_SOURCE DATA_
>> Start

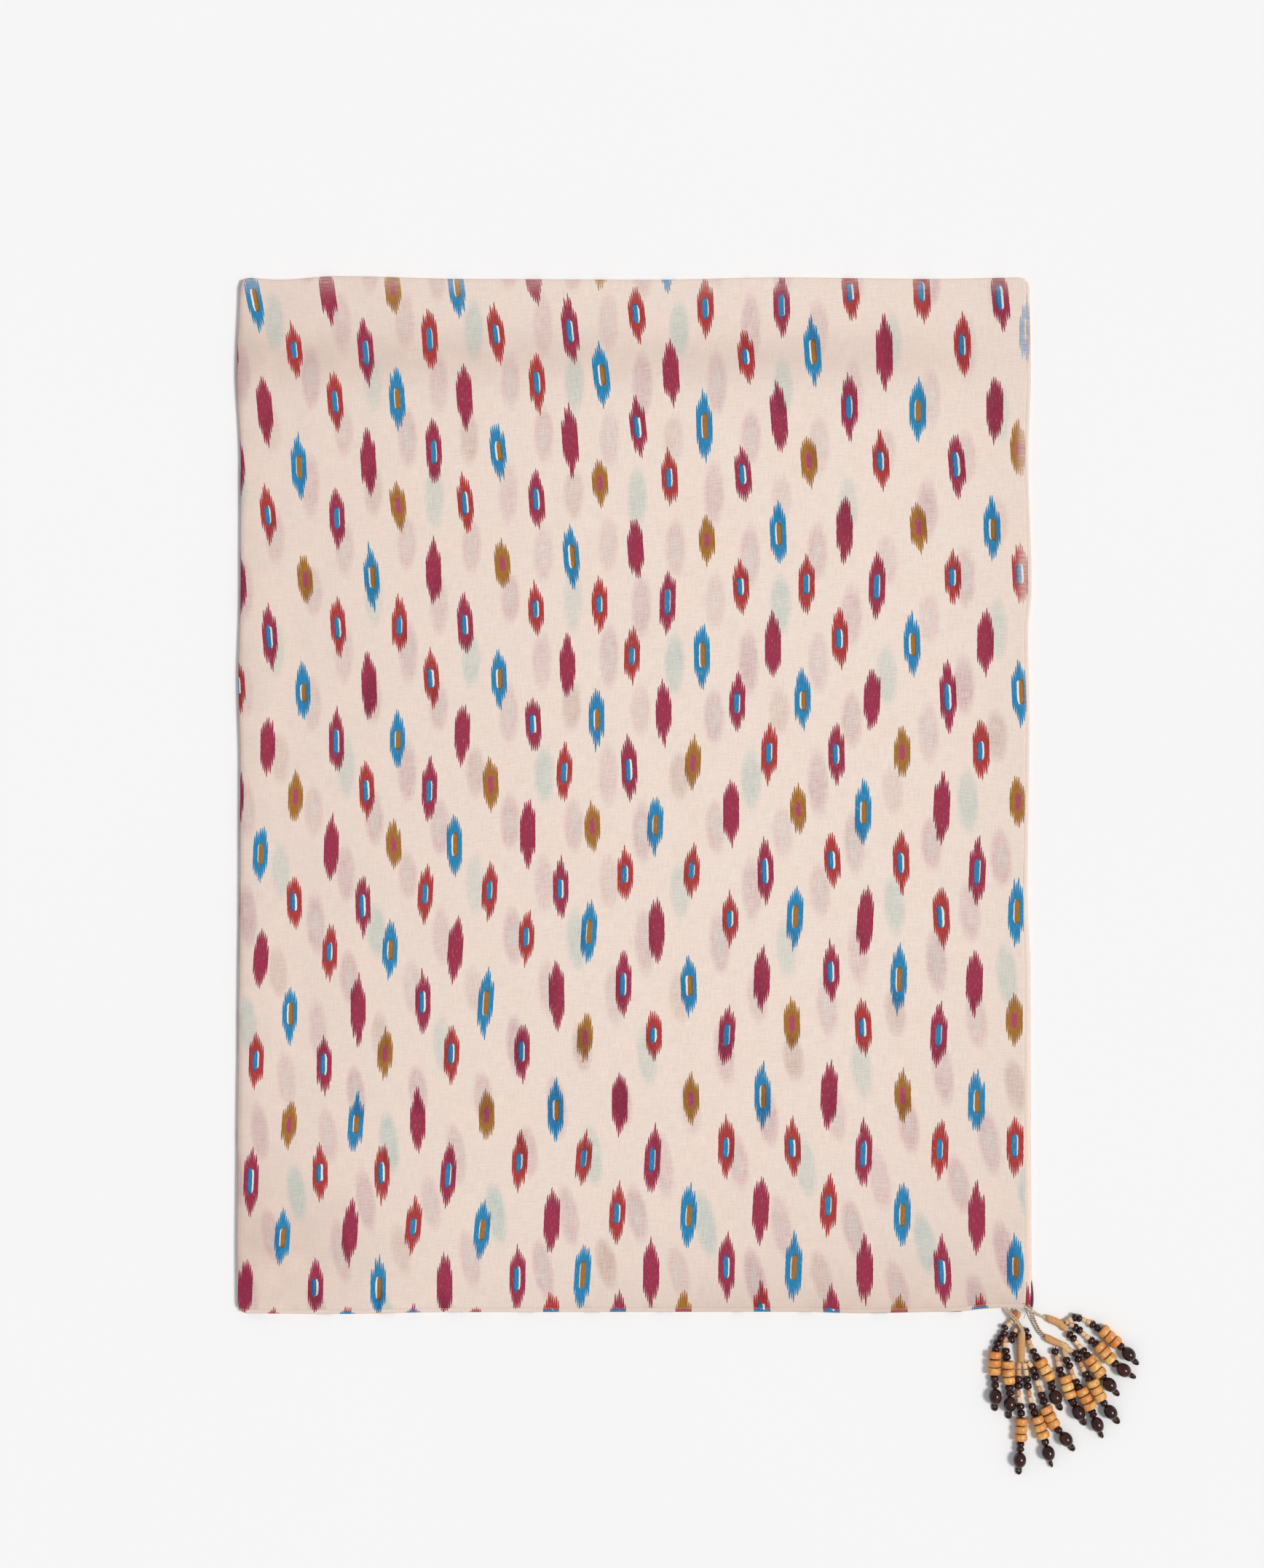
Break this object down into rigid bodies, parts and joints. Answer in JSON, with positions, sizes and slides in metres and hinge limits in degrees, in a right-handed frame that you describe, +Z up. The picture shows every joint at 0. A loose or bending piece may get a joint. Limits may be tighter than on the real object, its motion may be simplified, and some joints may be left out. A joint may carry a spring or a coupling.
{
  "type": "kerchief",
  "caption": "Sheer printed cotton kerchief, folded in quarters and laid flat, with a tassel of wooden beads at each corner.",
  "frame": {"origin": "on the surface that the cloth lies on, below the middle of the whole piece with its tassels", "axes": "+X to the right of the folded cloth, +Y towards its top fold, +Z up out of the cloth"},
  "size_m": [0.5704, 0.7563, 0.009],
  "materials": {
    "printed_cotton": "matte",
    "hem_cotton": "matte",
    "tan_thread": "matte",
    "light_wood": "satin",
    "dark_wood": "gloss"
  },
  "bodies": {
    "root": {"cloth_top": "printed_cotton", "cloth_folds": "printed_cotton", "hem_right": "hem_cotton", "hem_bottom": "hem_cotton", "tassel_a": "tan_thread", "tassel_b": "tan_thread", "tassel_c": "tan_thread", "tassel_d": "tan_thread", "wood_discs_a1": "light_wood", "wood_discs_a2": "light_wood", "wood_discs_a3": "light_wood", "wood_discs_b1": "light_wood", "wood_discs_b2": "light_wood", "wood_discs_b3": "light_wood", "wood_discs_c1": "light_wood", "wood_discs_c2": "light_wood", "wood_discs_c3": "light_wood", "wood_discs_d1": "light_wood", "wood_discs_d2": "light_wood", "wood_discs_d3": "light_wood", "end_bead_a1": "dark_wood", "end_bead_a2": "dark_wood", "end_bead_a3": "dark_wood", "end_bead_b1": "dark_wood", "end_bead_b2": "dark_wood", "end_bead_b3": "dark_wood", "end_bead_c1": "dark_wood", "end_bead_c2": "dark_wood", "end_bead_c3": "dark_wood", "end_bead_d1": "dark_wood", "end_bead_d2": "dark_wood", "end_bead_d3": "dark_wood"}
  },
  "joints": []
}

>> End

_THE PROBLEM_
Reproduce the data in full, exactly as presented.

_FINAL ANSWER_
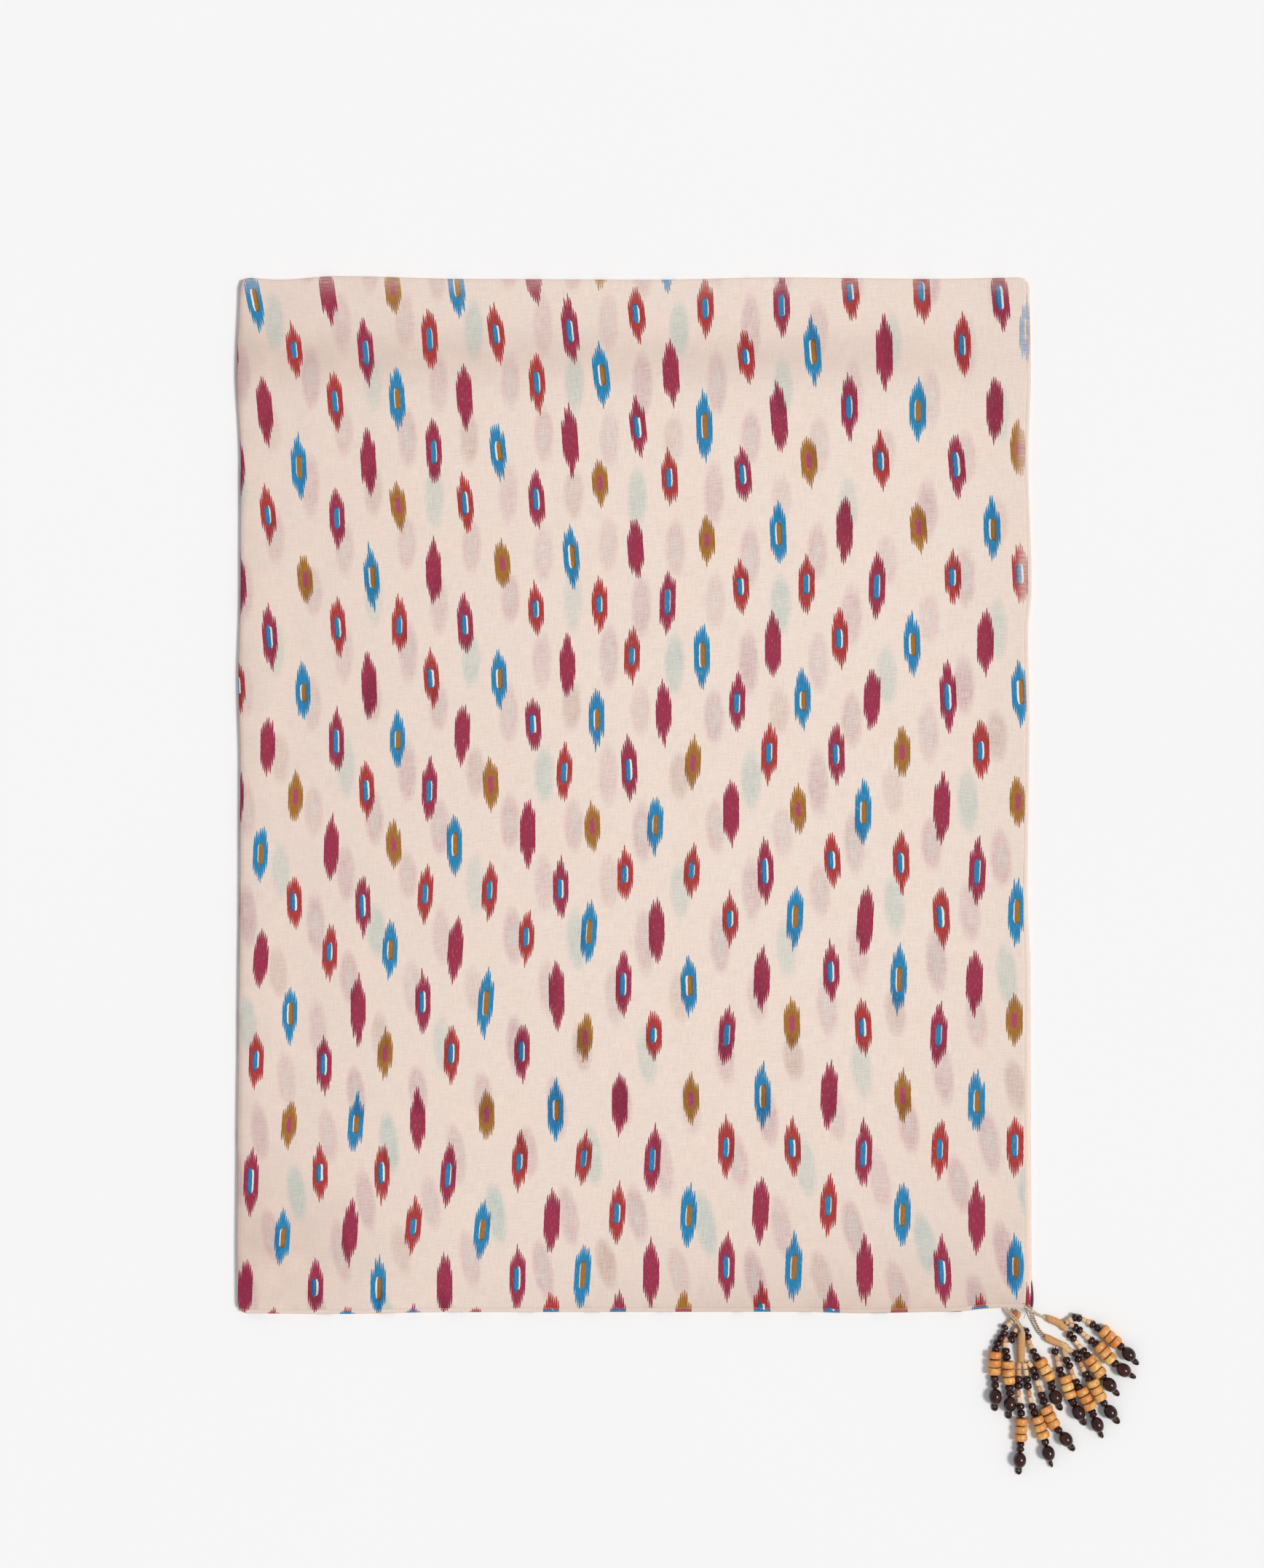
Break this object down into rigid bodies, parts and joints. Answer in JSON, with positions, sizes and slides in metres and hinge limits in degrees, in a right-handed frame that you describe, +Z up. The picture shows every joint at 0. A loose or bending piece may get a joint. Limits may be tighter than on the real object, its motion may be simplified, and some joints may be left out. A joint may carry a spring or a coupling.
{
  "type": "kerchief",
  "caption": "Sheer printed cotton kerchief, folded in quarters and laid flat, with a tassel of wooden beads at each corner.",
  "frame": {"origin": "on the surface that the cloth lies on, below the middle of the whole piece with its tassels", "axes": "+X to the right of the folded cloth, +Y towards its top fold, +Z up out of the cloth"},
  "size_m": [0.5704, 0.7563, 0.009],
  "materials": {
    "printed_cotton": "matte",
    "hem_cotton": "matte",
    "tan_thread": "matte",
    "light_wood": "satin",
    "dark_wood": "gloss"
  },
  "bodies": {
    "root": {"cloth_top": "printed_cotton", "cloth_folds": "printed_cotton", "hem_right": "hem_cotton", "hem_bottom": "hem_cotton", "tassel_a": "tan_thread", "tassel_b": "tan_thread", "tassel_c": "tan_thread", "tassel_d": "tan_thread", "wood_discs_a1": "light_wood", "wood_discs_a2": "light_wood", "wood_discs_a3": "light_wood", "wood_discs_b1": "light_wood", "wood_discs_b2": "light_wood", "wood_discs_b3": "light_wood", "wood_discs_c1": "light_wood", "wood_discs_c2": "light_wood", "wood_discs_c3": "light_wood", "wood_discs_d1": "light_wood", "wood_discs_d2": "light_wood", "wood_discs_d3": "light_wood", "end_bead_a1": "dark_wood", "end_bead_a2": "dark_wood", "end_bead_a3": "dark_wood", "end_bead_b1": "dark_wood", "end_bead_b2": "dark_wood", "end_bead_b3": "dark_wood", "end_bead_c1": "dark_wood", "end_bead_c2": "dark_wood", "end_bead_c3": "dark_wood", "end_bead_d1": "dark_wood", "end_bead_d2": "dark_wood", "end_bead_d3": "dark_wood"}
  },
  "joints": []
}